Given problem: Return verbatim the run of lines that opens with the line holding "Break this object" and closes with the last line of the records.

JSON records of objects:
========

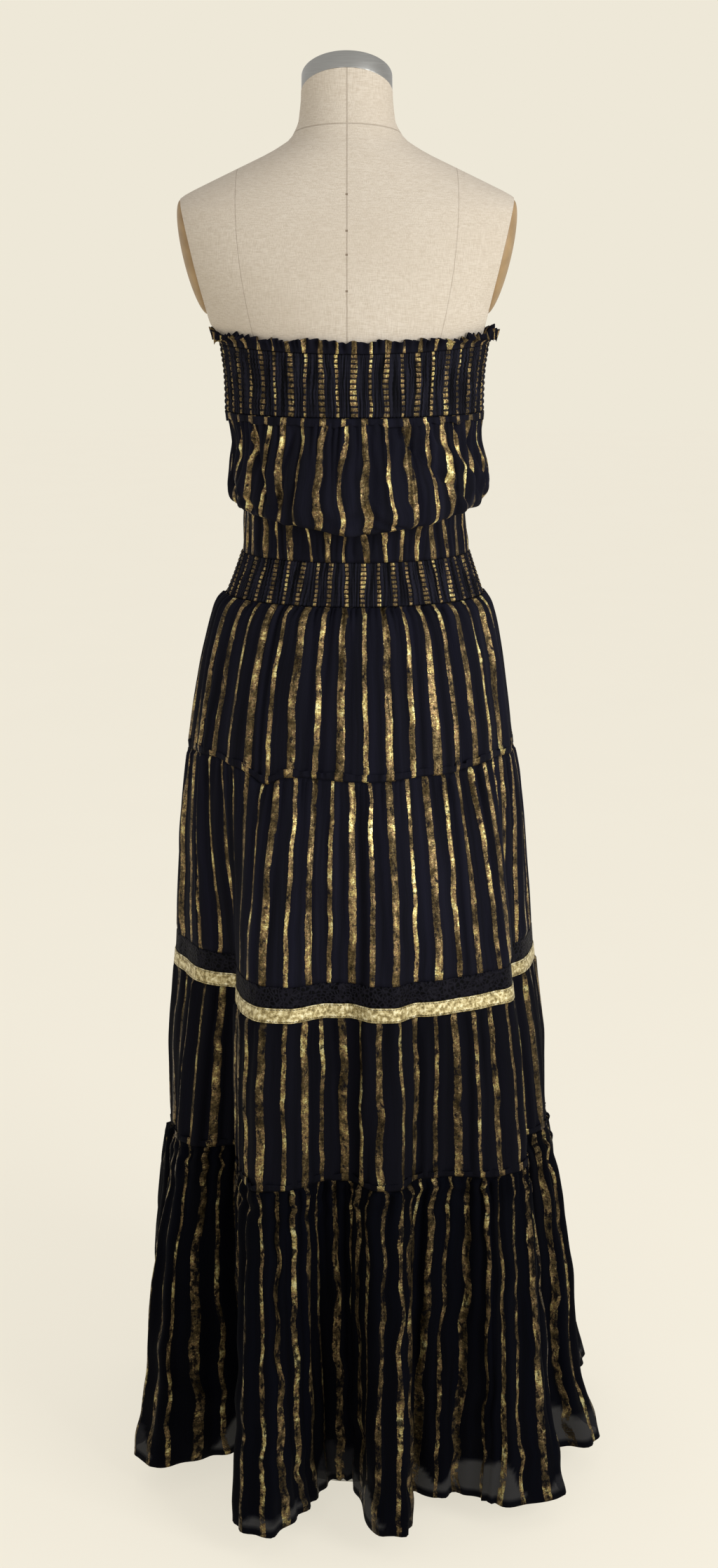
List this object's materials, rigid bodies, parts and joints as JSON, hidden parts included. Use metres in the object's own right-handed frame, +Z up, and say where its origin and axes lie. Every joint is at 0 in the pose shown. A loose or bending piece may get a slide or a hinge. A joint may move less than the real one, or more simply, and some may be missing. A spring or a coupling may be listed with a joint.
{
  "type": "tiered maxi dress on a dress form with a stand",
  "caption": "Strapless tiered maxi dress with smocked bust and waist bands, blouson bodice, lace and ribbon trim and a fluted hem, on a limbless dress form with a pole stand.",
  "frame": {"origin": "centre of the stand base's underside, on the floor", "axes": "+Z up; the back of the dress faces -Y, the bust faces +Y; +X is to the right when the back is seen"},
  "size_m": [0.579, 0.6127, 1.6793],
  "materials": {
    "striped_cotton": "fine navy-black cotton voile woven with gold metallic warp stripes",
    "crochet_lace": "dense black crochet lace",
    "metallic_ribbon": "pale gold woven metallic ribbon",
    "linen_canvas": "natural linen canvas",
    "tan_board": "tan covered board",
    "brushed_steel": "brushed steel"
  },
  "bodies": {
    "root": {"bust_heading": "striped_cotton", "bust_band": "striped_cotton", "bust_frill": "striped_cotton", "bodice_back": "striped_cotton", "bodice_front": "striped_cotton", "waist_band": "striped_cotton", "tier_1_back": "striped_cotton", "tier_1_front": "striped_cotton", "seam_frill_1": "striped_cotton", "tier_2_back": "striped_cotton", "tier_2_front": "striped_cotton", "lace_band": "crochet_lace", "gold_ribbon": "metallic_ribbon", "tier_3_back": "striped_cotton", "tier_3_front": "striped_cotton", "seam_frill_3": "striped_cotton", "tier_4_back": "striped_cotton", "tier_4_front": "striped_cotton", "form_torso": "linen_canvas", "arm_plate_left": "tan_board", "arm_plate_right": "tan_board", "neck_cap": "brushed_steel", "stand_pole": "brushed_steel", "stand_base": "brushed_steel"}
  },
  "joints": []
}
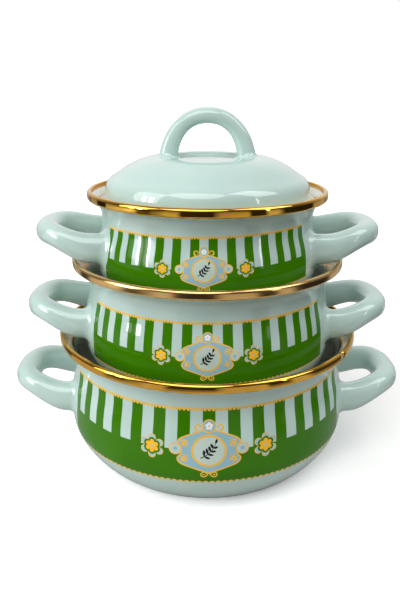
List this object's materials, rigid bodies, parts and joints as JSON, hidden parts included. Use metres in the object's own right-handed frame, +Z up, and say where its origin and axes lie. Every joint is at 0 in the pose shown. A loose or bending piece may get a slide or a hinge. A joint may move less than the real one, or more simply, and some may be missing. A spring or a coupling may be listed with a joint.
{
  "type": "cooking pot set",
  "caption": "Nesting stack of enamelled steel casseroles with loop handles and gold-coloured metal rims, closed by one domed lid with an arched handle.",
  "frame": {"origin": "centre of the large pot's flat base, on the surface that it stands on", "axes": "+X through the right-hand loop handles, -Y towards the decorated front, +Z up the stack"},
  "size_m": [0.2784, 0.21, 0.2465],
  "materials": {
    "enamel": "glossy vitreous enamel, pale aqua",
    "rim_metal": "polished gold-coloured stainless steel"
  },
  "bodies": {
    "large_pot": {"pot_large_body": "enamel", "pot_large_rim": "rim_metal", "pot_large_handle_left": "enamel", "pot_large_handle_right": "enamel"},
    "medium_pot": {"pot_medium_body": "enamel", "pot_medium_rim": "rim_metal", "pot_medium_handle_left": "enamel", "pot_medium_handle_right": "enamel"},
    "small_pot": {"pot_small_body": "enamel", "pot_small_rim": "rim_metal", "pot_small_handle_left": "enamel", "pot_small_handle_right": "enamel"},
    "lid": {"lid_shell": "enamel", "lid_handle": "enamel"}
  },
  "joints": [
    {"name": "medium_pot_lift", "type": "slide", "parent": "large_pot", "child": "medium_pot", "axis": [0, 0, 1], "range_m": [0, 0.12]},
    {"name": "small_pot_lift", "type": "slide", "parent": "medium_pot", "child": "small_pot", "axis": [0, 0, 1], "range_m": [0, 0.11]},
    {"name": "lid_lift", "type": "slide", "parent": "small_pot", "child": "lid", "axis": [0, 0, 1], "range_m": [0, 0.08]}
  ]
}
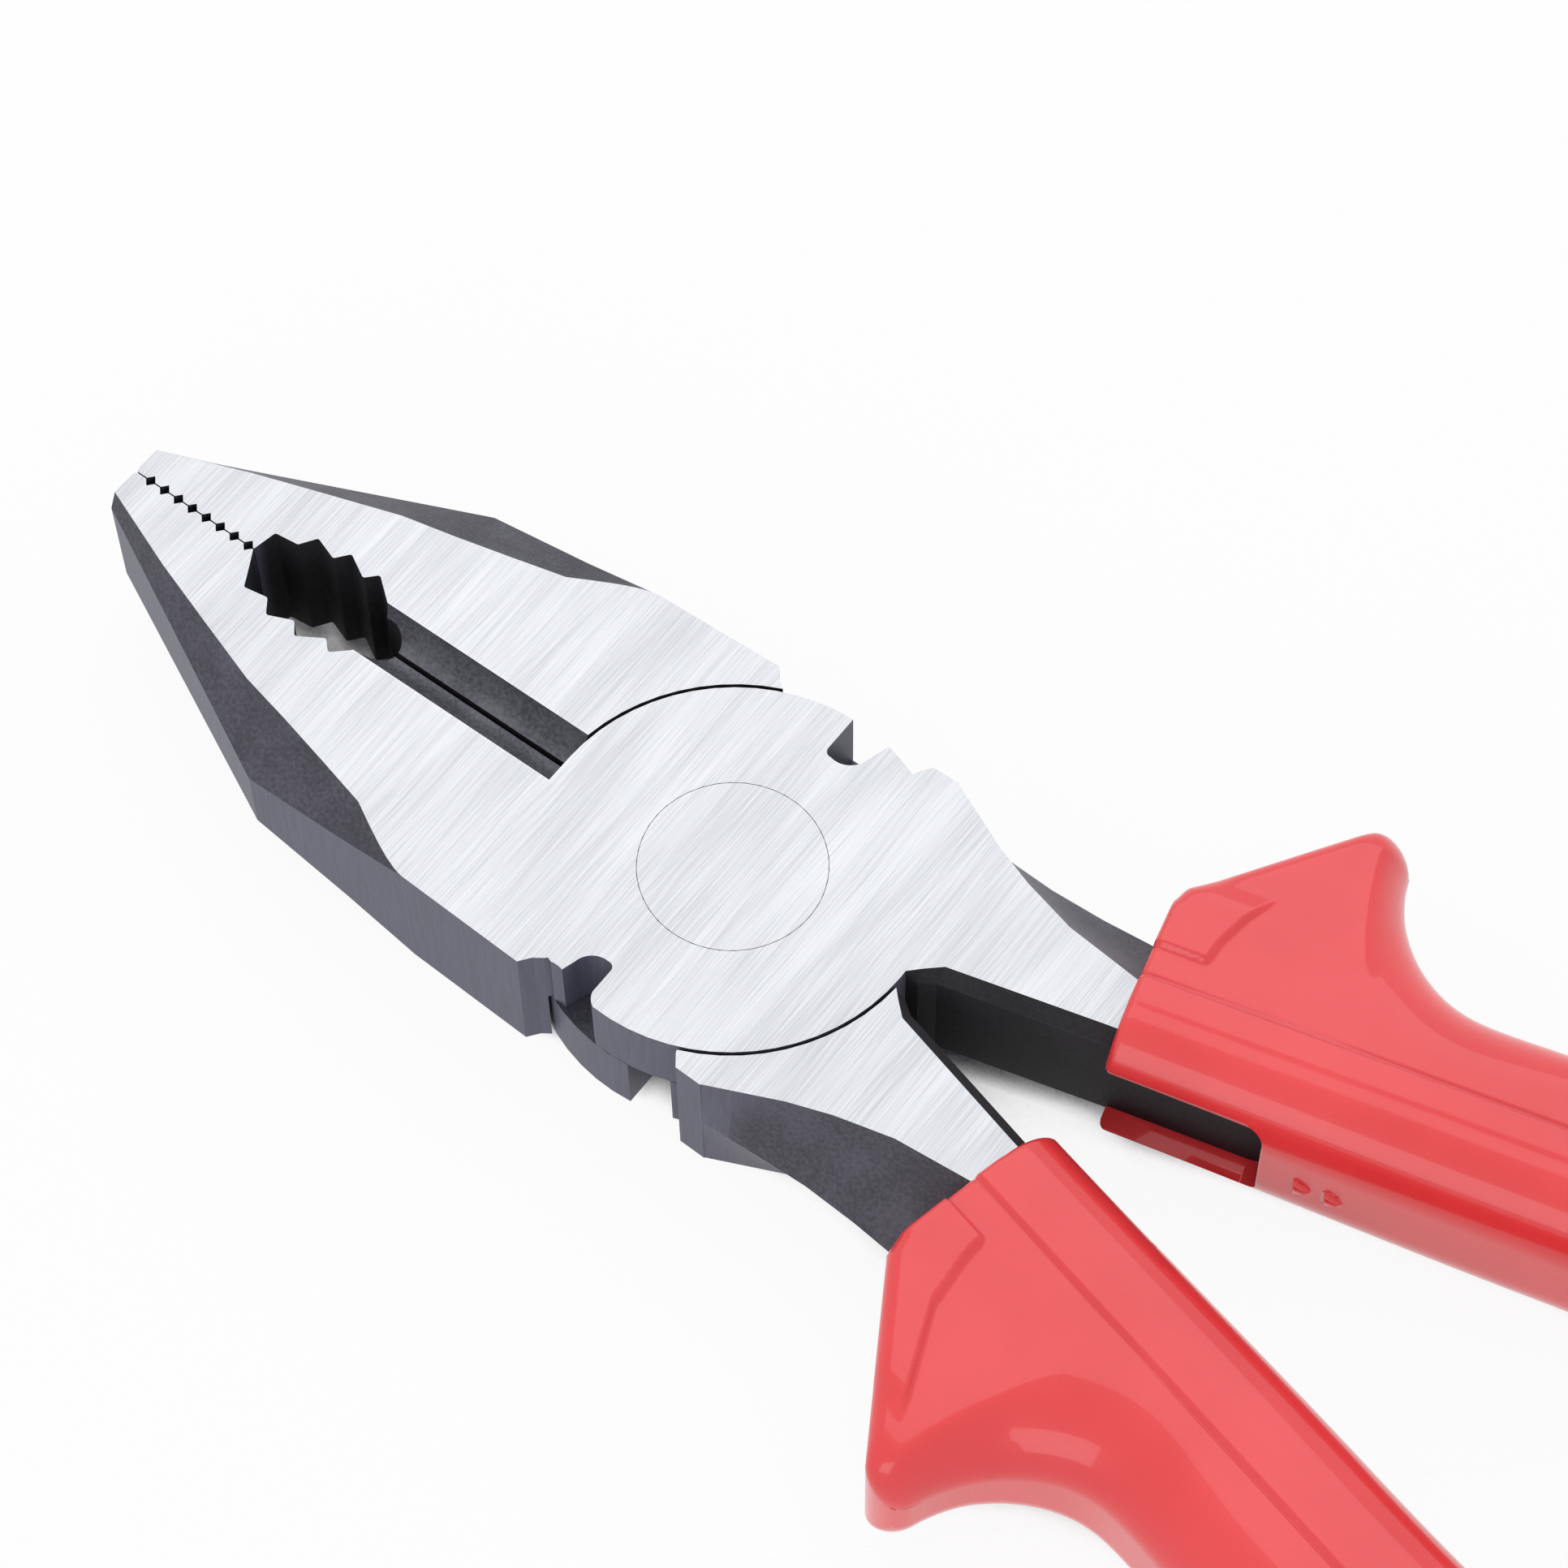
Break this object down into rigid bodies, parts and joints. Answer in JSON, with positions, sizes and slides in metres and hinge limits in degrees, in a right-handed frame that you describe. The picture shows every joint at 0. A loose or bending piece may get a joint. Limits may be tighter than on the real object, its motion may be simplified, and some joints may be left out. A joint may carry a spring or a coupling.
{
  "type": "lineman pliers",
  "caption": "Lineman pliers with gripping nose, toothed pipe grip, side cutter and shear notches, on a riveted half-lap joint, with moulded guard sleeves.",
  "frame": {"origin": "on the pivot axis, at the lower ground face of the head", "axes": "+Z along the pivot axis, square to the ground faces; the nose points to -X and the handles run to +X; +Y completes the right-handed frame"},
  "size_m": [0.2078, 0.0584, 0.0147],
  "materials": {
    "forged_steel": "ground faces, dark forged flanks",
    "rivet_steel": "ground flush",
    "sleeve": "glossy moulded"
  },
  "bodies": {
    "lower_half": {"lever_b": "forged_steel", "sleeve_b": "sleeve", "rivet": "rivet_steel"},
    "upper_half": {"lever_a": "forged_steel", "sleeve_a": "sleeve"}
  },
  "joints": [
    {"name": "pivot", "type": "hinge", "parent": "lower_half", "child": "upper_half", "pos_m": [0, 0, 0], "axis": [0, 0, 1], "range_deg": [0, 40]}
  ]
}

========

Problem solution:
Break this object down into rigid bodies, parts and joints. Answer in JSON, with positions, sizes and slides in metres and hinge limits in degrees, in a right-handed frame that you describe. The picture shows every joint at 0. A loose or bending piece may get a joint. Limits may be tighter than on the real object, its motion may be simplified, and some joints may be left out. A joint may carry a spring or a coupling.
{
  "type": "lineman pliers",
  "caption": "Lineman pliers with gripping nose, toothed pipe grip, side cutter and shear notches, on a riveted half-lap joint, with moulded guard sleeves.",
  "frame": {"origin": "on the pivot axis, at the lower ground face of the head", "axes": "+Z along the pivot axis, square to the ground faces; the nose points to -X and the handles run to +X; +Y completes the right-handed frame"},
  "size_m": [0.2078, 0.0584, 0.0147],
  "materials": {
    "forged_steel": "ground faces, dark forged flanks",
    "rivet_steel": "ground flush",
    "sleeve": "glossy moulded"
  },
  "bodies": {
    "lower_half": {"lever_b": "forged_steel", "sleeve_b": "sleeve", "rivet": "rivet_steel"},
    "upper_half": {"lever_a": "forged_steel", "sleeve_a": "sleeve"}
  },
  "joints": [
    {"name": "pivot", "type": "hinge", "parent": "lower_half", "child": "upper_half", "pos_m": [0, 0, 0], "axis": [0, 0, 1], "range_deg": [0, 40]}
  ]
}